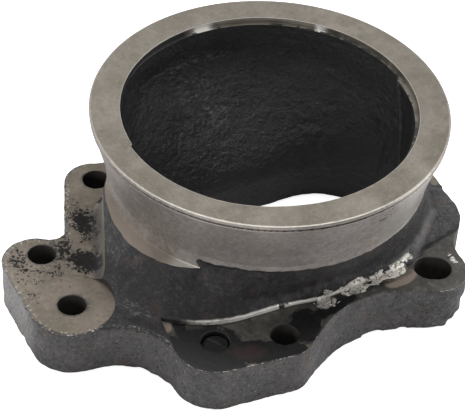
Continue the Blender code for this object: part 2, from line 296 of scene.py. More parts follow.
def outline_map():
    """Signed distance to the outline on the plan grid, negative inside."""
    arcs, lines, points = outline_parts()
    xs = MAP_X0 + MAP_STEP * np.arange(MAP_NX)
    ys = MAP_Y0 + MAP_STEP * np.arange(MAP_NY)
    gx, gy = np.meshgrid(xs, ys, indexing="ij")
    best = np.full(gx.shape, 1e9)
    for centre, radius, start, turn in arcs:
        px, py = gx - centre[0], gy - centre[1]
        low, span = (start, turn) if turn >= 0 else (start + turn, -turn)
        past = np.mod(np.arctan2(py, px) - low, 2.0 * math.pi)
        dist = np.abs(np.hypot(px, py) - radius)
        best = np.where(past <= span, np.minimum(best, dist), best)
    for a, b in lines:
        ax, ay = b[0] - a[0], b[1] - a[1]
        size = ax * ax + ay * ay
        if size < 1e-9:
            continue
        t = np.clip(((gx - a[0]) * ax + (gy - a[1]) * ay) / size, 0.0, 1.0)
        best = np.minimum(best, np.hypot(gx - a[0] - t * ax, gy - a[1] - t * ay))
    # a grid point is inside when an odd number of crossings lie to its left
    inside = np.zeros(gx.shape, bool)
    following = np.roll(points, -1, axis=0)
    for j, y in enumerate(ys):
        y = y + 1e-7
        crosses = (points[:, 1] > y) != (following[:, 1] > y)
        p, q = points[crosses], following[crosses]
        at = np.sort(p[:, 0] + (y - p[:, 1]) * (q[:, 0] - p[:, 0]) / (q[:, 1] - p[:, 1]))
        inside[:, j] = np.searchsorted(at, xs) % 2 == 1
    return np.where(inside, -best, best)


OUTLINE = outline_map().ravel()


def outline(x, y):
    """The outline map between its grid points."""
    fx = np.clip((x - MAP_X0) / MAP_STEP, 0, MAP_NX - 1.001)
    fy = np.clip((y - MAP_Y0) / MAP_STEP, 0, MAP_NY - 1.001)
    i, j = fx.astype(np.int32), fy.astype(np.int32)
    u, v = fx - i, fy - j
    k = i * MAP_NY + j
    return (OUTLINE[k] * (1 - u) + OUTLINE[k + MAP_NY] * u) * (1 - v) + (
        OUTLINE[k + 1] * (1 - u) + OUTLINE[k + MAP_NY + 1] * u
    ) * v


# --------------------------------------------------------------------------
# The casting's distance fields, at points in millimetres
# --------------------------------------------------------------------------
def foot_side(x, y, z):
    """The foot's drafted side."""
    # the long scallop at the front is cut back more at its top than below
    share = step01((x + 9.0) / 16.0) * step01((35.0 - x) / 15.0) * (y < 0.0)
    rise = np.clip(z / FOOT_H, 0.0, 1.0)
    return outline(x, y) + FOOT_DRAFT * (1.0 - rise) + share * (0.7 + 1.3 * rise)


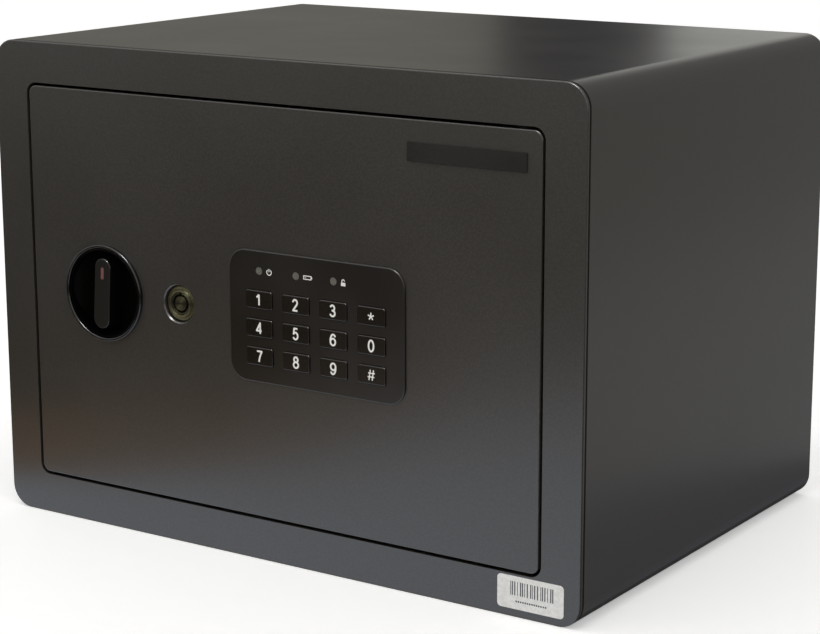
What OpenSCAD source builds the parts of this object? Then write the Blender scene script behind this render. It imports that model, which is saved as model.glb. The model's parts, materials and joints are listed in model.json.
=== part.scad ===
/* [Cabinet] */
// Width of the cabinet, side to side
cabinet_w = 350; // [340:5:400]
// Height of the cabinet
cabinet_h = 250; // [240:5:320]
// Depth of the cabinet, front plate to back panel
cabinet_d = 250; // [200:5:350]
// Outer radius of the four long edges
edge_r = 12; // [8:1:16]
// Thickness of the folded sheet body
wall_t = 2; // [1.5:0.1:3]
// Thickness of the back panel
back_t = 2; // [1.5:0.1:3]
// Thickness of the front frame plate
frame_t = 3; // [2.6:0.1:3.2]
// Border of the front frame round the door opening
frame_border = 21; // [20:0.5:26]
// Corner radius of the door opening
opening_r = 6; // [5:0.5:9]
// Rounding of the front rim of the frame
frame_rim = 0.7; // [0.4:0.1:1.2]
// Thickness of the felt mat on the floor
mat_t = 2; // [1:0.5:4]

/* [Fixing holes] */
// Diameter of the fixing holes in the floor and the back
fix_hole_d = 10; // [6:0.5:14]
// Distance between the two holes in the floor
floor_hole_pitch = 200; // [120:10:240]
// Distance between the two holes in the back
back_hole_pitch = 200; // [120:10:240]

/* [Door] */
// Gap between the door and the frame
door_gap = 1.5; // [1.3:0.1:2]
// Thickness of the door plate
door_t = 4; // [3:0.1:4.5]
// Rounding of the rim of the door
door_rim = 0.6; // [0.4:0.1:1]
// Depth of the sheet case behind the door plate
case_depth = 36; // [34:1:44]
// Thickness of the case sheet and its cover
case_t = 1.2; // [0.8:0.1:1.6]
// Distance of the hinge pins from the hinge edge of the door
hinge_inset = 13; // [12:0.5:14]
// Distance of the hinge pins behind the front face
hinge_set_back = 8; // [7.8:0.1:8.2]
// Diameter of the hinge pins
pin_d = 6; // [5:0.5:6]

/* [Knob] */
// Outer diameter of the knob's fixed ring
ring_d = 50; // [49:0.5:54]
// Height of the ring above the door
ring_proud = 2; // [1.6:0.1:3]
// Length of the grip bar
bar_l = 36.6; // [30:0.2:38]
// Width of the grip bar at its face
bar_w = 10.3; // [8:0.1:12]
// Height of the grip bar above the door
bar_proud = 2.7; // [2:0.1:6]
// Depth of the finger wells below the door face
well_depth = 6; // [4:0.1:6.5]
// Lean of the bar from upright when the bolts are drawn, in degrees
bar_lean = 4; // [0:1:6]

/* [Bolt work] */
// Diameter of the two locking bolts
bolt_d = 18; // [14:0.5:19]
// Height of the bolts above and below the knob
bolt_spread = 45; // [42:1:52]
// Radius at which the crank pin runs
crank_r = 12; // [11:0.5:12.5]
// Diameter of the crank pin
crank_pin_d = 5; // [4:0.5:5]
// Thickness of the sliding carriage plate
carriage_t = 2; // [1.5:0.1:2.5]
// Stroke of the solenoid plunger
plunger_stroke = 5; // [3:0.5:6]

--

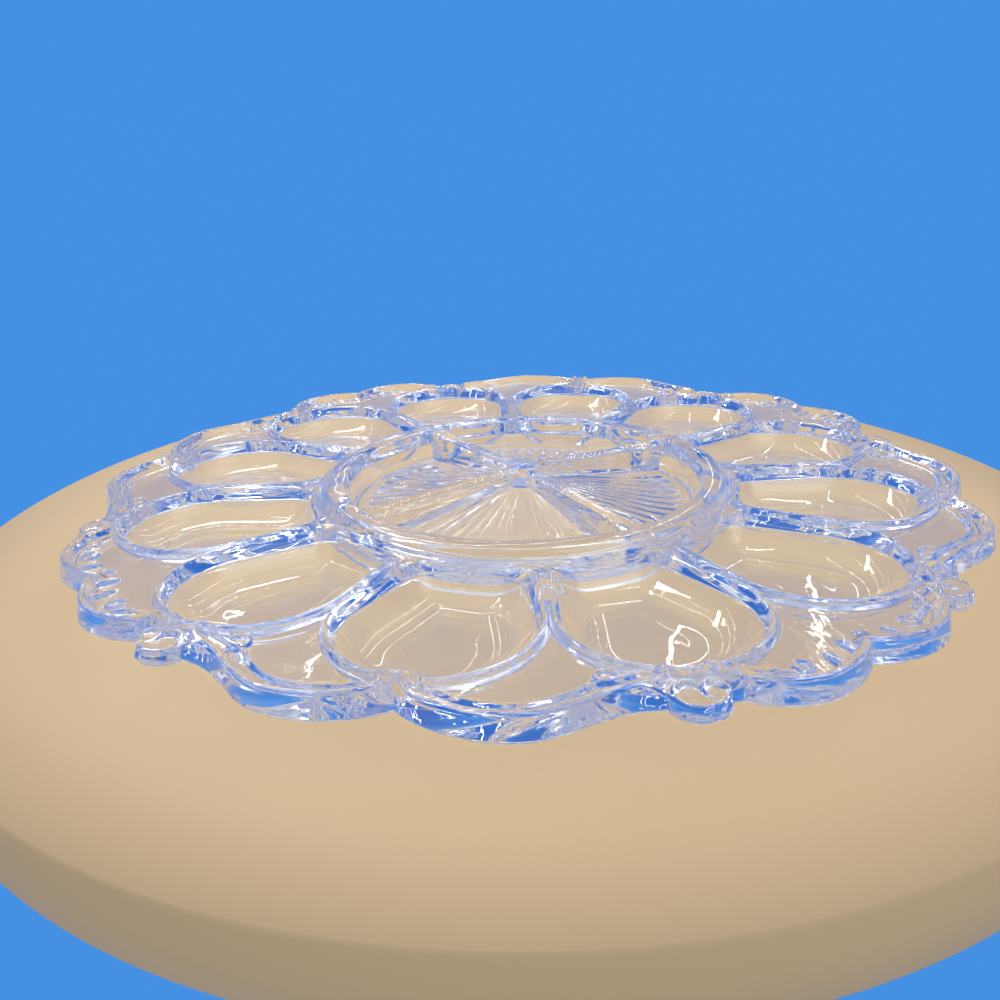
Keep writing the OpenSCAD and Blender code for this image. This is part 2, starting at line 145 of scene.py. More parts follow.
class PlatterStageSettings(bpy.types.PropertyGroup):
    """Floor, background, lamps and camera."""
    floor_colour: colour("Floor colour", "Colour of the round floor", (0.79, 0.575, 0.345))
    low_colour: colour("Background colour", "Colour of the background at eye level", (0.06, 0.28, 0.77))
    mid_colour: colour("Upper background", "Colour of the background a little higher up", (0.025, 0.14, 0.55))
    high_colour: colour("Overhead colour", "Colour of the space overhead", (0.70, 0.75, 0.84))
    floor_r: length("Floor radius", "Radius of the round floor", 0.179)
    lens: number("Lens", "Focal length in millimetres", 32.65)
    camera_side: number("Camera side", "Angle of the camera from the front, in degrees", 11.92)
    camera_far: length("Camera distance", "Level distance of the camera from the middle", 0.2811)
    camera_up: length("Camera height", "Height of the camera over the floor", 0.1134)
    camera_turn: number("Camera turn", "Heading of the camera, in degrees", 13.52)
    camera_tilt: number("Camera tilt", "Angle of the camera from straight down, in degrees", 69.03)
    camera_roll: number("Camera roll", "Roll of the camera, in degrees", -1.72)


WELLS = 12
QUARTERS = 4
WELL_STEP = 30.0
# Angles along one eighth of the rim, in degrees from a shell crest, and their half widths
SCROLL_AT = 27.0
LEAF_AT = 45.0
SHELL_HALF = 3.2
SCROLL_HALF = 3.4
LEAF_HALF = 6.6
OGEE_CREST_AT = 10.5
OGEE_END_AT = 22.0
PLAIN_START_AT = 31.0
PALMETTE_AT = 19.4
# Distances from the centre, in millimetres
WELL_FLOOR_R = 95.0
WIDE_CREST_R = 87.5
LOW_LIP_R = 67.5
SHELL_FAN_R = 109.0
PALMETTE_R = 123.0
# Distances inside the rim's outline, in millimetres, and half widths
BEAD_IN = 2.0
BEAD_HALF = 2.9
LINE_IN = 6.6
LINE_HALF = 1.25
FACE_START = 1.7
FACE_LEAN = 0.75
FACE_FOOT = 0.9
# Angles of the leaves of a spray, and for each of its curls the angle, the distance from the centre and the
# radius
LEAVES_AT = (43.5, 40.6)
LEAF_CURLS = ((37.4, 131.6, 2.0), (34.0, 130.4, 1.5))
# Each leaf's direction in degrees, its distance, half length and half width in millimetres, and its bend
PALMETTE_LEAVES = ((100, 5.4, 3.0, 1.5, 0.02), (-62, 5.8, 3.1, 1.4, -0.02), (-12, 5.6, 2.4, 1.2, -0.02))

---

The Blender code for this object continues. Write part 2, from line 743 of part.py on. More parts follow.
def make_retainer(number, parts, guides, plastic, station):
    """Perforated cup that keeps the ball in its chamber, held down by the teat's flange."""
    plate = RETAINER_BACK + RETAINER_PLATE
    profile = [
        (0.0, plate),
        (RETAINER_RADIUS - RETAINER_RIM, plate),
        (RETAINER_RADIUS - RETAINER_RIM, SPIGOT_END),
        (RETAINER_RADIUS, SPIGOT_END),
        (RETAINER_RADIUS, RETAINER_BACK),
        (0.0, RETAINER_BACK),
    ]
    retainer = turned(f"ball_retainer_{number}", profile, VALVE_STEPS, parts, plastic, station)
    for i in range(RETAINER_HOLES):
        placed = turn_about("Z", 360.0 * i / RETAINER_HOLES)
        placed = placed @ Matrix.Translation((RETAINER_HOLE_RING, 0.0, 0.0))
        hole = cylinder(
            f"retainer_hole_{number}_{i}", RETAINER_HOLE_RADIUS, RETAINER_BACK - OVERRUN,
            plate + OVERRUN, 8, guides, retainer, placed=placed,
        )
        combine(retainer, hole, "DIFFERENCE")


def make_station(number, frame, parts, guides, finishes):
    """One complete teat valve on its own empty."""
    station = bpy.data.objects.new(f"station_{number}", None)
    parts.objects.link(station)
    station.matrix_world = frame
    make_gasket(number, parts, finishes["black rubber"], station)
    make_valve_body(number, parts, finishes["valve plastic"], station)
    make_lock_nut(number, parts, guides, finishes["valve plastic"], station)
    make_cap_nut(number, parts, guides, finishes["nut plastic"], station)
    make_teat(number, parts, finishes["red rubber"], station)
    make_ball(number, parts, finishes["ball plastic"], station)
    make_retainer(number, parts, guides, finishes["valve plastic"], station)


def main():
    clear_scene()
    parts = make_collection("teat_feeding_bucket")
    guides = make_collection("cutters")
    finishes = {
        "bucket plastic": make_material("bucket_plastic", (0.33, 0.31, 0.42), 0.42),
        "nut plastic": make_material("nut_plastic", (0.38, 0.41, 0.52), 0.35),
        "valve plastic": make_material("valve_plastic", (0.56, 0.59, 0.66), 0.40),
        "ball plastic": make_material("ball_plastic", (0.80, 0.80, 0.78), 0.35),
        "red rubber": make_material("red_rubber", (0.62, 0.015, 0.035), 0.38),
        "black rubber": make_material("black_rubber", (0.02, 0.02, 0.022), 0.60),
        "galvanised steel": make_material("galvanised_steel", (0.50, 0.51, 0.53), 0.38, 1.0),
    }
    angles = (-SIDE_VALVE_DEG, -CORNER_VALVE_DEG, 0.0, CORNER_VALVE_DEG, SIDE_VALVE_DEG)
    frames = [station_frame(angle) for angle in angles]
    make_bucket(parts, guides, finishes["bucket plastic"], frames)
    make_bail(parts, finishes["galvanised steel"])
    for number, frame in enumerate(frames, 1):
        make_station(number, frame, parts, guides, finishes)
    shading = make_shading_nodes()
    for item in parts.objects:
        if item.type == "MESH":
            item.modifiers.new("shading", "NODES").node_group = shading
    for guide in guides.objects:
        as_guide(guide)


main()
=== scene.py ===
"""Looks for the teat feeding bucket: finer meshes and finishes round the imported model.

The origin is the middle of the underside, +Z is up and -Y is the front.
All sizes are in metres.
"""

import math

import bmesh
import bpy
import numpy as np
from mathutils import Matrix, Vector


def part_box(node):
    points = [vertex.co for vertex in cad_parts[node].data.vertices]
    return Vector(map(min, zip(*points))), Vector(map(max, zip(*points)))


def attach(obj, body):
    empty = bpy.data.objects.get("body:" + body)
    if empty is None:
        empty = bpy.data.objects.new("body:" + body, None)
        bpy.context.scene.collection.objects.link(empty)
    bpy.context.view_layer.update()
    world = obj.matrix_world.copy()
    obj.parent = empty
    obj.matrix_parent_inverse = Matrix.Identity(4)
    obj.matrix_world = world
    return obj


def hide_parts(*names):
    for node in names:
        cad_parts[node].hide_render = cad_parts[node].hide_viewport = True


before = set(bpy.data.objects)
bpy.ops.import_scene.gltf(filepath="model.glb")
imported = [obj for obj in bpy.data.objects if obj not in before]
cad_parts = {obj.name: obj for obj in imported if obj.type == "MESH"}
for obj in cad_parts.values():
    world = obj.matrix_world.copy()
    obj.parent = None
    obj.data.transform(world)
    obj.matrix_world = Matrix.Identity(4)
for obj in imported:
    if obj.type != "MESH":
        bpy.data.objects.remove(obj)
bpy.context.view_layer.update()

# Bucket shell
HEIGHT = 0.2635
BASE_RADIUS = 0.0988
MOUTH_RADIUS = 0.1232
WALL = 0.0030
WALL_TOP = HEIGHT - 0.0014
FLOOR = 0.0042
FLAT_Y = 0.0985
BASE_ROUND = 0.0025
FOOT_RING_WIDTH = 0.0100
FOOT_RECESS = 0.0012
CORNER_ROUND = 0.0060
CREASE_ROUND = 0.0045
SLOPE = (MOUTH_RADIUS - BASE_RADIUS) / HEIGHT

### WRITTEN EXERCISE
Nothing outside the span should appear: copy exactly from the line with "shading = make_shading_nodes()" through the line with "obj.matrix_world = Matrix.Identity(4)".

### THE RESULT
    shading = make_shading_nodes()
    for item in parts.objects:
        if item.type == "MESH":
            item.modifiers.new("shading", "NODES").node_group = shading
    for guide in guides.objects:
        as_guide(guide)


main()
=== scene.py ===
"""Looks for the teat feeding bucket: finer meshes and finishes round the imported model.

The origin is the middle of the underside, +Z is up and -Y is the front.
All sizes are in metres.
"""

import math

import bmesh
import bpy
import numpy as np
from mathutils import Matrix, Vector


def part_box(node):
    points = [vertex.co for vertex in cad_parts[node].data.vertices]
    return Vector(map(min, zip(*points))), Vector(map(max, zip(*points)))


def attach(obj, body):
    empty = bpy.data.objects.get("body:" + body)
    if empty is None:
        empty = bpy.data.objects.new("body:" + body, None)
        bpy.context.scene.collection.objects.link(empty)
    bpy.context.view_layer.update()
    world = obj.matrix_world.copy()
    obj.parent = empty
    obj.matrix_parent_inverse = Matrix.Identity(4)
    obj.matrix_world = world
    return obj


def hide_parts(*names):
    for node in names:
        cad_parts[node].hide_render = cad_parts[node].hide_viewport = True


before = set(bpy.data.objects)
bpy.ops.import_scene.gltf(filepath="model.glb")
imported = [obj for obj in bpy.data.objects if obj not in before]
cad_parts = {obj.name: obj for obj in imported if obj.type == "MESH"}
for obj in cad_parts.values():
    world = obj.matrix_world.copy()
    obj.parent = None
    obj.data.transform(world)
    obj.matrix_world = Matrix.Identity(4)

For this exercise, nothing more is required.